# Flattened by the Front Range Herfers



## bobarian (Oct 1, 2007)

Got home from work to find my front porch completely shambalized. More smokes than I have fingers and toes!:ss An always dependable Ronson lighter and a couple of Front Range Herfer stickers! 
Full story and pics tomorrow. The electro magnetic pulse took out the batteries in my camera.


----------



## Opusfxd (Nov 17, 2007)

EMP is your friend!!!  

Congrats on your new door. :chk


----------



## dwhitacre (Jan 2, 2008)

Sounds Great!!! Can't wait to see the devastation!!!:tu


----------



## Fishbeadtwo (May 30, 2006)

Way to go FRH team! :tu


----------



## LordOfWu (Dec 31, 2007)

Ahhhhhhh....yep, that felt good


----------



## freakygar (Dec 13, 2007)

Great hit!!!!

Those boys just don't play fair.:ss


----------



## twinarch (Aug 2, 2007)

It may be almost summer, but it's still avalanche season up here!










:ss


----------



## jcarlton (Oct 24, 2006)

One BABOTL down, one to go :gn


----------



## Moglman-cl (May 27, 2005)

Thanks for all you do around CS, Bob!


----------



## bobarian (Oct 1, 2007)

OK, Camera has been repaired and take a look at this!:dr:dr:dr
http://imageshack.us

Please help identify the unmarked smokes.:tu

The damage:

Gurkha Legend(?)
5 Vegas A
LFD DL Chisel
RyJ Reserva Real
Unbanded box press torp

Ashton Cabinet-New for me!
Perdomo Rsv Champagne
Torano 1916
PL PC-06!!
Punch SS #1-03!!!

Padilla 1968
Unbanded
Perdomo Lot 23
Unbanded
CAO Brazilia

Tatuaje Angeles X *5!!!
*
IT Super F Mad
CI Legends Grey
Unbanded
Taboo Indonesian
Slow Age 826

5 Vegas Miami
IT Super F Mad
Tat Angeles
Nub Habano-My First!
El Mejor Espresso

Ronson Jetlite
2x CO Front Range Herfers decals(One is already blinging on the Halli!)
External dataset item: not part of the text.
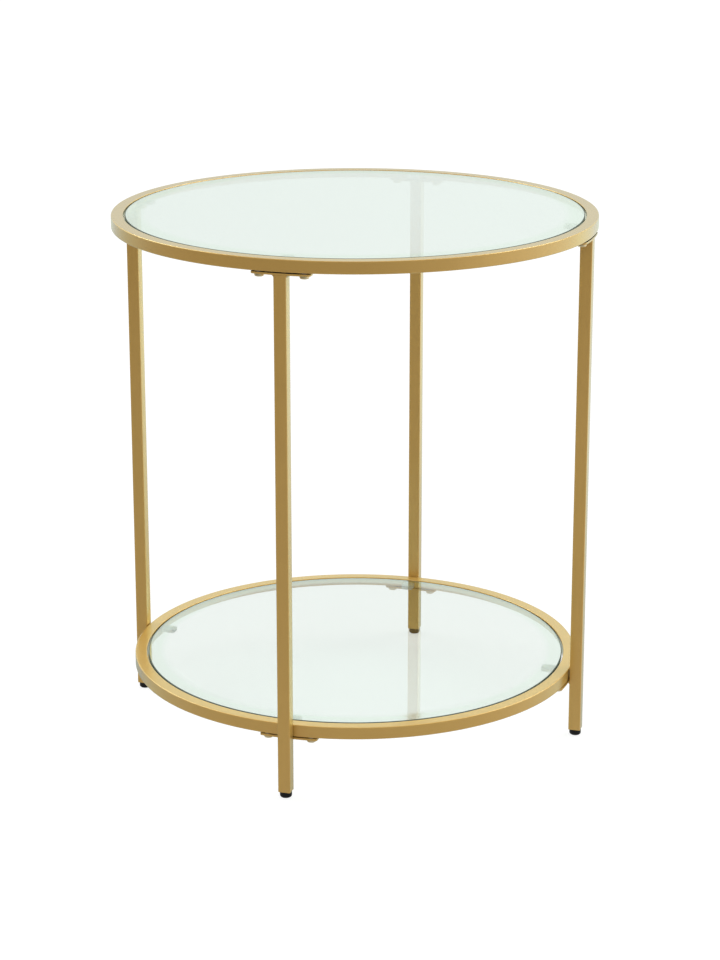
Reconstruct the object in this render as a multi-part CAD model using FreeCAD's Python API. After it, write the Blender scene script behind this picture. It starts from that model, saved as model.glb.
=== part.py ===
import FreeCAD, Part
import math
import os

os.makedirs("parts", exist_ok=True)

# A round two-tier side table: two tube rings on four tube legs, with a loose
# pane of glass in each ring. Millimetres. The origin is on the floor under
# the middle of the table, +Z is up, and the legs stand on the X and Y axes.

# Whole table
top_diameter = 500.0      # outside of the top ring
table_height = 550.0      # floor to the upper face of the top ring
shelf_height = 75.0       # floor to the upper face of the lower ring
leg_angles = {"right": 0, "back": 90, "left": 180, "front": 270}

# Square steel tube, the same for the rings and the legs
tube_side = 12.7
tube_wall = 1.2
tube_corner = 1.0         # radius along the outside edges
lower_ring_gap = 0.8      # lower ring's outer wall to the legs' inner faces

# Flat plates under the rings, each with two screws
plate_thickness = 2.0
plate_corner = 3.0
plate_end = 7.5           # screw centre to the end of the plate
weld_size = 2.5

# Machine screws and the rivet nuts that they turn into
screw_spacing = 45.0      # between the two screws of one plate
screw_diameter = 5.0
screw_hole_gap = 0.3      # around the screw, in the plate
thread_gap = 0.05         # around the screw, in the nut
screw_end_gap = 2.2       # screw's end to the far wall of the ring tube
head_diameter = 9.5
head_height = 3.3
head_round = 1.7
recess_length = 4.6       # cross recess in the screw head
recess_width = 0.9
recess_depth = 1.8
nut_wall = 1.0
nut_flange_diameter = 9.0
nut_flange_height = 0.9   # it holds the plate this far off the ring
nut_hole_gap = 0.1
nut_end_gap = 1.5         # nut's end to the far wall of the ring tube
nut_bulge_gap = 1.1       # nut's crimped bulge to the side walls of the tube
nut_bulge_height = 2.5

# Glass panes
glass_thickness = 5.0
glass_inset = 0.3         # glass below the ring's upper face
glass_side_gap = 1.4      # all round, between the glass and the ring
glass_arris = 1.0
glass_pad_gap = 0.2

# Clear sleeves under the glass, and the tabs inside the rings that carry them
pad_length = 15.3         # along the leg's radius
pad_width = 12.5
pad_top = 1.2             # above the tab
pad_wall = 0.9            # beside, before and below the tab
pad_corner = 3.0
pad_edge = 0.5
tab_thickness = 2.0
tab_corner = 2.0
tab_weld_size = 2.0
tab_weld_gap = 0.1        # between the tab's outer corners and the ring
pad_weld_gap = 0.2        # between the weld and the pad

# Glides: a round foot below a ribbed plug in the leg
foot_height = 6.4
foot_setback = 0.2        # foot's edge inside the tube's outer face
foot_round = 2.4
plug_length = 14.0
plug_rib_depth = 0.8
plug_rib_height = 1.2
plug_rib_count = 3

# Sizes that follow
top_radius = top_diameter / 2
leg_radius = top_radius - tube_side / 2
leg_inner_face = top_radius - tube_side
lower_radius = leg_inner_face - lower_ring_gap
bore_side = tube_side - 2 * tube_wall
top_ring_base = table_height - tube_side
lower_ring_base = shelf_height - tube_side
plate_drop = nut_flange_height + plate_thickness
top_plate_base = top_ring_base - plate_drop
lower_plate_base = lower_ring_base - plate_drop
nut_diameter = screw_diameter + 2 * (thread_gap + nut_wall)
up = FreeCAD.Vector(0, 0, 1)


def box(x_low, x_high, y_low, y_high, z_low, z_high):
    corner = FreeCAD.Vector(x_low, y_low, z_low)
    return Part.makeBox(x_high - x_low, y_high - y_low, z_high - z_low, corner)


def cylinder(diameter, x, y, z_low, z_high):
    return Part.makeCylinder(diameter / 2, z_high - z_low, FreeCAD.Vector(x, y, z_low))


def upright_edges(solid):
    """Edges that run along Z."""
    return [e for e in solid.Edges
            if len(e.Vertexes) == 2 and abs(e.tangentAt(e.FirstParameter).z) > 0.999]


def round_edges(solid, height=None):
    """Circular edges, all of them or those at one height."""
    circles = [e for e in solid.Edges if isinstance(e.Curve, Part.Circle)]
    return [e for e in circles if height is None or abs(e.Curve.Center.z - height) < 1e-6]


def placed(shape, angle):
    """Turn a piece from the +X leg to the leg at this angle."""
    turned = shape.copy()
    turned.rotate(FreeCAD.Vector(0, 0, 0), up, angle)
    return turned


def screw_places(ring_radius):
    """The two screw centres of the +X plate, on the ring's centre line."""
    y = screw_spacing / 2
    x = math.sqrt((ring_radius - tube_side / 2) ** 2 - y ** 2)
    return [(x, -y), (x, y)]


def ring(outer_radius, base):
    """Tube bent to a circle, with the rivet nuts' holes in its underside."""
    height = base + tube_side
    inner_radius = outer_radius - tube_side
    tube = cylinder(2 * outer_radius, 0, 0, base, height)
    tube = tube.cut(cylinder(2 * inner_radius, 0, 0, base, height))
    tube = tube.makeFillet(tube_corner, round_edges(tube))
    bore = cylinder(2 * (outer_radius - tube_wall), 0, 0, base + tube_wall, height - tube_wall)
    bore = bore.cut(cylinder(2 * (inner_radius + tube_wall), 0, 0, base, height))
    tube = tube.cut(bore)
    for angle in leg_angles.values():
        for x, y in screw_places(outer_radius):
            hole = cylinder(nut_diameter + 2 * nut_hole_gap, x, y, base, base + 2 * tube_wall)
            tube = tube.cut(placed(hole, angle))
    return tube


def rivet_nut(x, y, ring_base):
    """Rivet nut with a flange below the tube's wall and its crimped bulge above it."""
    flange_base = ring_base - nut_flange_height
    height = ring_base + tube_side - tube_wall - nut_end_gap
    bulge_base = ring_base + tube_wall + nut_hole_gap
    body = cylinder(nut_diameter, x, y, flange_base, height)
    flange = cylinder(nut_flange_diameter, x, y, flange_base, ring_base)
    bulge = cylinder(bore_side - 2 * nut_bulge_gap, x, y, bulge_base, bulge_base + nut_bulge_height)
    bore = cylinder(screw_diameter + 2 * thread_gap, x, y, flange_base, height)
    return body.fuse(flange).fuse(bulge).cut(bore).removeSplitter()


def screw(x, y, ring_base):
    """Pan-head screw with a cross recess, its head against the plate's underside."""
    plate_base = ring_base - plate_drop
    head_base = plate_base - head_height
    head = cylinder(head_diameter, x, y, head_base, plate_base)
    head = head.makeFillet(head_round, round_edges(head, head_base))
    for half_x, half_y in ((recess_length, recess_width), (recess_width, recess_length)):
        slot = box(x - half_x / 2, x + half_x / 2, y - half_y / 2, y + half_y / 2,
                   head_base, head_base + recess_depth)
        head = head.cut(slot)
    shank_top = ring_base + tube_side - tube_wall - screw_end_gap
    shank = cylinder(screw_diameter, x, y, head_base + recess_depth, shank_top)
    return head.fuse(shank).removeSplitter()


def weld(start, away, down, run, size=weld_size):
    """Concave weld bead in a corner: along `away` and `down`, extruded by `run`."""
    a = start
    b = start + away * size
    c = start + down * size
    middle = start + (away + down) * size * (1 - math.sqrt(0.5))
    edges = [Part.LineSegment(a, b).toShape(), Part.Arc(b, middle, c).toShape(),
             Part.LineSegment(c, a).toShape()]
    return Part.Face(Part.Wire(edges)).extrude(run)


def plate(ring_radius, base):
    """Flat plate under the ring, trimmed to the ring's outer wall."""
    top = base + plate_thickness
    ring_inner = ring_radius - tube_side
    half_length = screw_spacing / 2 + plate_end
    sheet = box(ring_inner, 2 * ring_radius, -half_length, half_length, base, top)
    sheet = sheet.common(cylinder(2 * ring_radius, 0, 0, base, top))
    sheet = sheet.makeFillet(plate_corner, upright_edges(sheet))
    for x, y in screw_places(ring_radius):
        sheet = sheet.cut(cylinder(screw_diameter + 2 * screw_hole_gap, x, y, base, top))
    return sheet


def top_plate():
    """Plate on the leg's upper end, with a weld bead at each side of the leg."""
    sheet = plate(top_radius, top_plate_base)
    run = FreeCAD.Vector(tube_side - 2 * tube_corner, 0, 0)
    for side in (-1, 1):
        start = FreeCAD.Vector(leg_inner_face + tube_corner, side * tube_side / 2, top_plate_base)
        sheet = sheet.fuse(weld(start, FreeCAD.Vector(0, side, 0), -up, run))
    return sheet.removeSplitter()


def lower_plate():
    """Plate with an ear that butts against the leg's inner face, and a weld bead below it."""
    half_ear = tube_side / 2 - tube_corner
    sheet = plate(lower_radius, lower_plate_base)
    ear = box(lower_radius - plate_corner, leg_inner_face, -half_ear, half_ear,
              lower_plate_base, lower_plate_base + plate_thickness)
    start = FreeCAD.Vector(leg_inner_face, -half_ear, lower_plate_base)
    run = FreeCAD.Vector(0, 2 * half_ear, 0)
    bead = weld(start, FreeCAD.Vector(-1, 0, 0), -up, run)
    return sheet.fuse(ear).fuse(bead).removeSplitter()


def leg():
    """Straight tube from the glide to the underside of the top plate."""
    half = tube_side / 2
    tube = box(leg_radius - half, leg_radius + half, -half, half, foot_height, top_plate_base)
    tube = tube.makeFillet(tube_corner, upright_edges(tube))
    half_bore = bore_side / 2
    bore = box(leg_radius - half_bore, leg_radius + half_bore, -half_bore, half_bore,
               foot_height, top_plate_base)
    return tube.cut(bore)


def foot():
    """Round glide with a flat underside, and a square ribbed plug above it."""
    glide = cylinder(tube_side - 2 * foot_setback, leg_radius, 0, 0, foot_height)
    glide = glide.makeFillet(foot_round, round_edges(glide, 0))
    half_bore = bore_side / 2
    half_core = half_bore - plug_rib_depth
    plug = box(leg_radius - half_core, leg_radius + half_core, -half_core, half_core,
               foot_height, foot_height + plug_length)
    rib_pitch = plug_length / plug_rib_count
    for number in range(plug_rib_count):
        rib_base = foot_height + (number + 0.5) * rib_pitch
        rib = box(leg_radius - half_bore, leg_radius + half_bore, -half_bore, half_bore,
                  rib_base, rib_base + plug_rib_height)
        plug = plug.fuse(rib)
    return glide.fuse(plug).removeSplitter()


def glass_underside(ring_base):
    return ring_base + tube_side - glass_inset - glass_thickness


def tab_block(ring_radius, ring_base):
    """The tab's plain shape: its outer corners almost touch the ring, its inner ones are round."""
    half_tab = pad_width / 2 - pad_wall
    wall = math.sqrt((ring_radius - tube_side) ** 2 - half_tab ** 2) - tab_weld_gap
    end = wall - tab_weld_size - pad_weld_gap - pad_length + pad_wall
    height = glass_underside(ring_base) - glass_pad_gap - pad_top
    block = box(end, wall, -half_tab, half_tab, height - tab_thickness, height)
    inner_corners = [e for e in upright_edges(block) if e.Vertexes[0].X < (end + wall) / 2]
    return block.makeFillet(tab_corner, inner_corners)


def tab(ring_radius, ring_base):
    """Tab on the ring's inner wall, with a weld bead below it."""
    block = tab_block(ring_radius, ring_base)
    bounds = block.BoundBox
    start = FreeCAD.Vector(bounds.XMax, bounds.YMin, bounds.ZMin)
    run = FreeCAD.Vector(0, bounds.YLength, 0)
    bead = weld(start, FreeCAD.Vector(-1, 0, 0), -up, run, tab_weld_size)
    return block.fuse(bead).removeSplitter()


def pad(ring_radius, ring_base):
    """Clear sleeve slipped over the tab's free end, with its thick side under the glass."""
    block = tab_block(ring_radius, ring_base)
    bounds = block.BoundBox
    end = bounds.XMin - pad_wall
    sleeve = box(end, end + pad_length, -pad_width / 2, pad_width / 2,
                 bounds.ZMin - pad_wall, bounds.ZMax + pad_top)
    sleeve = sleeve.makeFillet(pad_corner, upright_edges(sleeve))
    rims = [e for e in sleeve.Edges if e.BoundBox.ZLength < 1e-6]
    return sleeve.makeFillet(pad_edge, rims).cut(block)


def glass(ring_radius, ring_base):
    """Round pane with a small arris at both edges, loose inside its ring."""
    base = glass_underside(ring_base)
    radius = ring_radius - tube_side - glass_side_gap
    pane = cylinder(2 * radius, 0, 0, base, base + glass_thickness)
    return pane.makeChamfer(glass_arris, round_edges(pane))


def around(solids):
    """Copies at all four legs, as one group of separate solids."""
    copies = [placed(solid, angle) for angle in leg_angles.values() for solid in solids]
    return Part.makeCompound(copies)


nodes = {
    "top_ring": ring(top_radius, top_ring_base),
    "lower_ring": ring(lower_radius, lower_ring_base),
    "top_glass": glass(top_radius, top_ring_base),
    "lower_glass": glass(lower_radius, lower_ring_base),
    "top_screws": around([screw(x, y, top_ring_base) for x, y in screw_places(top_radius)]),
    "lower_screws": around([screw(x, y, lower_ring_base) for x, y in screw_places(lower_radius)]),
    "top_rivet_nuts": around([rivet_nut(x, y, top_ring_base) for x, y in screw_places(top_radius)]),
    "lower_rivet_nuts": around([rivet_nut(x, y, lower_ring_base)
                                for x, y in screw_places(lower_radius)]),
}
per_leg = {
    "leg": leg(),
    "foot": foot(),
    "top_plate": top_plate(),
    "lower_plate": lower_plate(),
    "top_tab": tab(top_radius, top_ring_base),
    "lower_tab": tab(lower_radius, lower_ring_base),
    "top_pad": pad(top_radius, top_ring_base),
    "lower_pad": pad(lower_radius, lower_ring_base),
}
for place, angle in leg_angles.items():
    for name, shape in per_leg.items():
        nodes[name + "_" + place] = placed(shape, angle)

for name, shape in nodes.items():
    print(name, shape.isValid(), len(shape.Solids), round(shape.Volume, 1))
    shape.exportStep("parts/" + name + ".step")
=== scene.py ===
import math

import bmesh
import bpy
from mathutils import Matrix, Vector


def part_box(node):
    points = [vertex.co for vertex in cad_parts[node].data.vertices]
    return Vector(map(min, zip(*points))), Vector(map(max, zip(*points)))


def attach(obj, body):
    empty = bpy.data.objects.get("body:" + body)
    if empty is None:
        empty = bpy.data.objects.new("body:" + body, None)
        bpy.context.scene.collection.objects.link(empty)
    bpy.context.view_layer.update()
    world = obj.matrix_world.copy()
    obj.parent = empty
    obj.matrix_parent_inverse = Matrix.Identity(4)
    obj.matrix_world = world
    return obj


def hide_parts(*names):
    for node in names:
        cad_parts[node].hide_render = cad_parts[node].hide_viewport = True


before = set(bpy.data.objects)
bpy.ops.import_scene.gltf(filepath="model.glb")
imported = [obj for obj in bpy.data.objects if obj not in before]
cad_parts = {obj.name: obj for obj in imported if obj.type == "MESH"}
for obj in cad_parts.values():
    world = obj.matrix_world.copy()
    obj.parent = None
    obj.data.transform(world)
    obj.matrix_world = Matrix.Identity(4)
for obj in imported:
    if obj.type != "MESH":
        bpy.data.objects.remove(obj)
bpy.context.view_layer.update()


# --- Camera ---------------------------------------------------------------------------------
# A long lens stands half a metre above the tabletop, to the right of the front leg, so that
# both shelves are seen from above and no leg hides another.
image_height = 960
camera_azimuth = math.radians(16.56)
camera_distance = 2.6645
camera_height = 1.0658
aim_height = 0.2608
aim_right = 0.0052
focal_pixels = 2627.8
# The frame is taller than it is wide, so the sensor's longer side stands upright.
sensor = 36.0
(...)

I am humbled to have been chosen as a target of the Front Range Herfers.:ss Thank you so much to all involved.:chk:chk

I am willing to take my beating, but if you have attacked another BABOTL...:gn:gn:gn:mn


----------



## dwhitacre (Jan 2, 2008)

Wow!!! That Hit was Superbad!!!:tu


----------



## dantzig (Oct 18, 2007)

Good job guys, Bob deserved it! :tu


----------



## jcarlton (Oct 24, 2006)

Those are Tat Hermosos, and as for hitting another BABOTL:fu 



:gn:chk:gn:chk


Enjoy


----------



## gnukfu (Dec 19, 2007)

Very nice stuff there!! Great hit on Bob! :tu


----------



## zmancbr (Nov 20, 2007)

jcarlton said:


> Those are Tat Hermosos, and as for hitting another BABOTL:fu
> 
> :gn:chk:gn:chk
> 
> Enjoy


LMAO! Very nice hit guys... You definitely coordinated that one well!:ss


----------



## Opusfxd (Nov 17, 2007)

A solo hit? Puh leez :sl 

:ss


----------



## mnelson (May 19, 2008)

wow! That looks awesome


----------



## LordOfWu (Dec 31, 2007)

BABOMBS have just begun to drop!

:gn:gn:gn

:chk:chk:chk


----------



## Papichulo (Jan 21, 2007)

I have herfed with those guys:tu Nice hit:cb


----------



## massphatness (Jan 4, 2008)

The Front Rangers are like the goddam Borg.

I suppose that's payback for all the slappage you've been doling out recently Mr. Bobarian.


----------



## macms (Jun 17, 2007)

massphatness said:


> The Front Rangers are like the goddam Borg.
> 
> I suppose that's payback for all the slappage you've been doling out recently Mr. Bobarian.


Resistance is futile.


----------



## freakygar (Dec 13, 2007)

massphatness said:


> The Front Rangers are like the goddam Borg.
> 
> I suppose that's payback for all the slappage you've been doling out recently Mr. Bobarian.


They have another in the air I think. And the way the past few weeks have been going for you I would keep my head down.

Al


----------